- _What this task involves_
Reproduce the top of the data verbatim, through and including the line that contains "# sheet metal: the".

***** Data extract

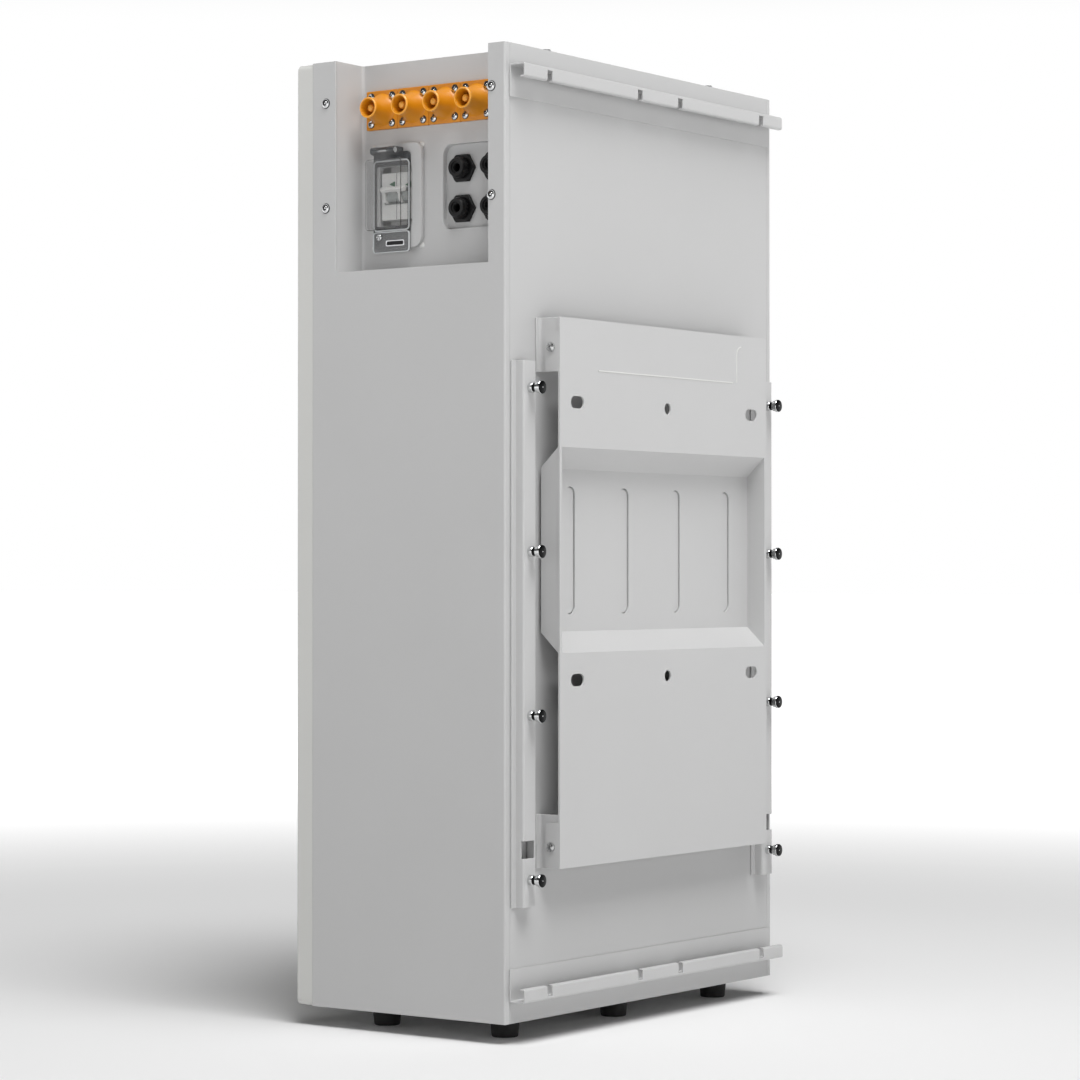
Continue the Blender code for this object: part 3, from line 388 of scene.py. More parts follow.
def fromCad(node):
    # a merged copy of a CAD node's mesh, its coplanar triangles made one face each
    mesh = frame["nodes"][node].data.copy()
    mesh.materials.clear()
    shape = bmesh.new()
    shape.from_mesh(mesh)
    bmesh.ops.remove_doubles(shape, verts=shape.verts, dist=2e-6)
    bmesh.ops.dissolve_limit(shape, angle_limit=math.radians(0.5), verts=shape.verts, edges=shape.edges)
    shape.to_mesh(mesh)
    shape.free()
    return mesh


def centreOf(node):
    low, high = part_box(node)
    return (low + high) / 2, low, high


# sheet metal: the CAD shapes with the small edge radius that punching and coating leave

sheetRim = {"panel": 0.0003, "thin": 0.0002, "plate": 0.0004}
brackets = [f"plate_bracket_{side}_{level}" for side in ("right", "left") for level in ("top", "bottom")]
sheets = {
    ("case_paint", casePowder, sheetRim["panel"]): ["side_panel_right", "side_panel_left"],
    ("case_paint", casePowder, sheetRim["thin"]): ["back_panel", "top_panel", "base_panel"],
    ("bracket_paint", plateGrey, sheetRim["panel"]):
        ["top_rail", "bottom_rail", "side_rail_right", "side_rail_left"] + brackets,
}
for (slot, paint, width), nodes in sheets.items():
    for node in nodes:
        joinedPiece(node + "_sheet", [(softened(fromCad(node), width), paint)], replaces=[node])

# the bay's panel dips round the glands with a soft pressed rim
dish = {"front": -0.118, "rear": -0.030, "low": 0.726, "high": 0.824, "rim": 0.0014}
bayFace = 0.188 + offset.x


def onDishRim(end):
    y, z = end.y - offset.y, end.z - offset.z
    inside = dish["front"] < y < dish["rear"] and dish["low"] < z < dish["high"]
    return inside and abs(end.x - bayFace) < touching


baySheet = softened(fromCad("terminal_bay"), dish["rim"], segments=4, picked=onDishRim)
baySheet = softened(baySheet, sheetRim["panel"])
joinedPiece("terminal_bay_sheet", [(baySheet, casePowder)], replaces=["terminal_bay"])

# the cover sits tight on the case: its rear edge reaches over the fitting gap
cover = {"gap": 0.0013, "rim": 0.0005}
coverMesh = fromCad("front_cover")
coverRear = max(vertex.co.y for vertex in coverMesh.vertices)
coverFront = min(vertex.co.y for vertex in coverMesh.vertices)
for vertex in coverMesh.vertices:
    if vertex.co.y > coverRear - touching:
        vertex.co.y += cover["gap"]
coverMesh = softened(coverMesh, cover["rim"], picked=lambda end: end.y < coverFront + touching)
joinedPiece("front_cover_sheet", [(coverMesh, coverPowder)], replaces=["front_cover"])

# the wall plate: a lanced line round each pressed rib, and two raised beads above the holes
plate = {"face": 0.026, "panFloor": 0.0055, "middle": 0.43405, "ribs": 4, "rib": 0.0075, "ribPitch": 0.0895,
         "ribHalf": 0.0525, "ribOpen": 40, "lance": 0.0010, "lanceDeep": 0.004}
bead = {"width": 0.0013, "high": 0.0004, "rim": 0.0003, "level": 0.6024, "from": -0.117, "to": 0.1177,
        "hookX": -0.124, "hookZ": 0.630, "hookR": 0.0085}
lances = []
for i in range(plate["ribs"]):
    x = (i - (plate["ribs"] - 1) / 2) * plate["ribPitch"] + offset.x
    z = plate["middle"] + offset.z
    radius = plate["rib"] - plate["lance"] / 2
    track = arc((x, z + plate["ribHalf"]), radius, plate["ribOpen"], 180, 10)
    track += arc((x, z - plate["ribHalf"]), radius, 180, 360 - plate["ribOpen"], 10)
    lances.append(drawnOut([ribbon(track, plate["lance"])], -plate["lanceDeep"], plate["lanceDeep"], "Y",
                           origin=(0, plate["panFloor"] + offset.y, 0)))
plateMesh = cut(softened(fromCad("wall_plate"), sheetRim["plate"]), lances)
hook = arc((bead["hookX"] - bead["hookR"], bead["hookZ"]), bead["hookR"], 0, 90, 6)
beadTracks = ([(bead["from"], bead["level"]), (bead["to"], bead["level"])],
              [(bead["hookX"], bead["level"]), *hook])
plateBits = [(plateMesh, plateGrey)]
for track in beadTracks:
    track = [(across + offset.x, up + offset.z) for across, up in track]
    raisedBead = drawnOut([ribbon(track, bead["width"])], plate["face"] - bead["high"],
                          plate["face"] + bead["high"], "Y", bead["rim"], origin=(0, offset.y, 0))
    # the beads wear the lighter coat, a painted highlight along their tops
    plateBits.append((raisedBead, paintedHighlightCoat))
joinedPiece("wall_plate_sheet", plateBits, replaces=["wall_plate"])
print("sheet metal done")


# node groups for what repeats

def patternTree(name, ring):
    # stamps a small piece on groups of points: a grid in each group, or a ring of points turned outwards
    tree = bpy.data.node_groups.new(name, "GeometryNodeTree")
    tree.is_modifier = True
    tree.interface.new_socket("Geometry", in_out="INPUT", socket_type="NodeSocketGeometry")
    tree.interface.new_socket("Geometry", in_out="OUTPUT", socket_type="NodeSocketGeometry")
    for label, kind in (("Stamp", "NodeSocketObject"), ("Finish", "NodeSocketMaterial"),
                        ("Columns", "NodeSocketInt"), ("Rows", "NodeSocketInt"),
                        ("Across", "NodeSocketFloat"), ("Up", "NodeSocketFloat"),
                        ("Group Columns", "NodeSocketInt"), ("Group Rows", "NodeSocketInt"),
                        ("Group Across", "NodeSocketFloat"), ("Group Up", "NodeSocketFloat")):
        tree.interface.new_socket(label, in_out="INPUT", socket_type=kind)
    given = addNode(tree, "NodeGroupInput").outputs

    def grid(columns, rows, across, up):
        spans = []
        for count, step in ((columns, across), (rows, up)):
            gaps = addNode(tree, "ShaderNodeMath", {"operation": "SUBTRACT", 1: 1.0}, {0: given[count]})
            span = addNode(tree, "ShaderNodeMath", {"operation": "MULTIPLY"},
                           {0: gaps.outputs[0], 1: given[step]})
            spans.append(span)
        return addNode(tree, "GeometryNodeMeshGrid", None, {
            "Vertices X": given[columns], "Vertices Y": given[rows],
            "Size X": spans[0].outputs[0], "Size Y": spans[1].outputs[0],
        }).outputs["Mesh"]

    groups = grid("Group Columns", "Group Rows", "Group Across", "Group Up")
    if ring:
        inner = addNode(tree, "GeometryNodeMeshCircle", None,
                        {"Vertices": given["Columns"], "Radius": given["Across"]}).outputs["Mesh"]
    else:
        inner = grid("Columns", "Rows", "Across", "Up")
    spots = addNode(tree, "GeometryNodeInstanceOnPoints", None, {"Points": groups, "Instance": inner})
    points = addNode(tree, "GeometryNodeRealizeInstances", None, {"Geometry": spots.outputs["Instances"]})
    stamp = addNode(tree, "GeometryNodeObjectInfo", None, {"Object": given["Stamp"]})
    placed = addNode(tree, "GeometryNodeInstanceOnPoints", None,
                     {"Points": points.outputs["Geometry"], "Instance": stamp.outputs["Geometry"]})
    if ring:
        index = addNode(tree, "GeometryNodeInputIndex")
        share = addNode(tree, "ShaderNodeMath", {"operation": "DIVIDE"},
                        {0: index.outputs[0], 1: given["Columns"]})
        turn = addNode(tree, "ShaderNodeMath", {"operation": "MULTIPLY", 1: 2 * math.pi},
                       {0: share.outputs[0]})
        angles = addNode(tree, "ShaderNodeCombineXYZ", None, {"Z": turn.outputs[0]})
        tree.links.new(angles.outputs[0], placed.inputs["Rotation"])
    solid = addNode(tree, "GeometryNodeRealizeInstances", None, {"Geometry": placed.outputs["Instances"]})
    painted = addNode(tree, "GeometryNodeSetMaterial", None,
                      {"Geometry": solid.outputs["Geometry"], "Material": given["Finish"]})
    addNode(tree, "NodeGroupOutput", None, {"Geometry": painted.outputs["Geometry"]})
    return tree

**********

- _Response to the exercise_
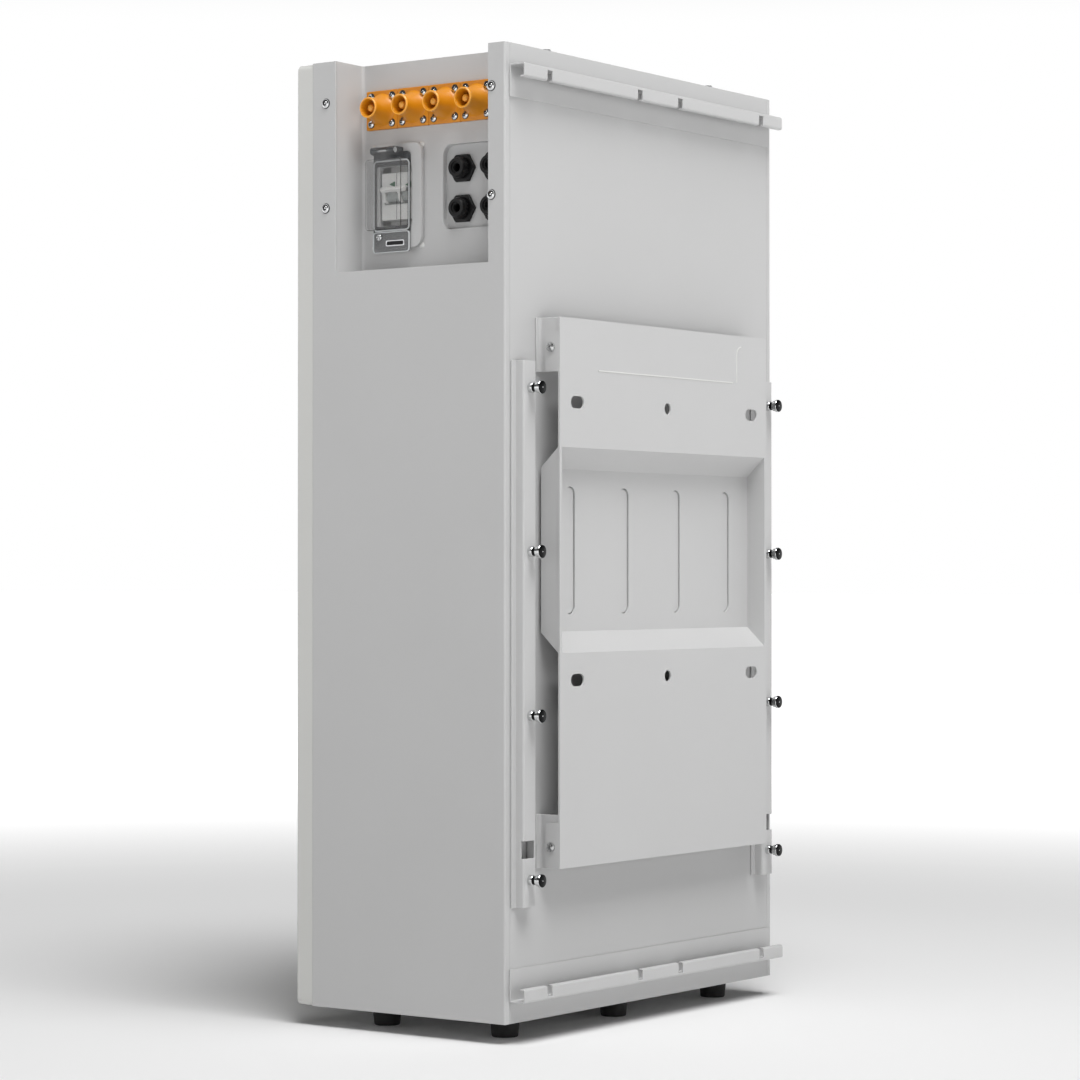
Continue the Blender code for this object: part 3, from line 388 of scene.py. More parts follow.
def fromCad(node):
    # a merged copy of a CAD node's mesh, its coplanar triangles made one face each
    mesh = frame["nodes"][node].data.copy()
    mesh.materials.clear()
    shape = bmesh.new()
    shape.from_mesh(mesh)
    bmesh.ops.remove_doubles(shape, verts=shape.verts, dist=2e-6)
    bmesh.ops.dissolve_limit(shape, angle_limit=math.radians(0.5), verts=shape.verts, edges=shape.edges)
    shape.to_mesh(mesh)
    shape.free()
    return mesh


def centreOf(node):
    low, high = part_box(node)
    return (low + high) / 2, low, high


# sheet metal: the CAD shapes with the small edge radius that punching and coating leave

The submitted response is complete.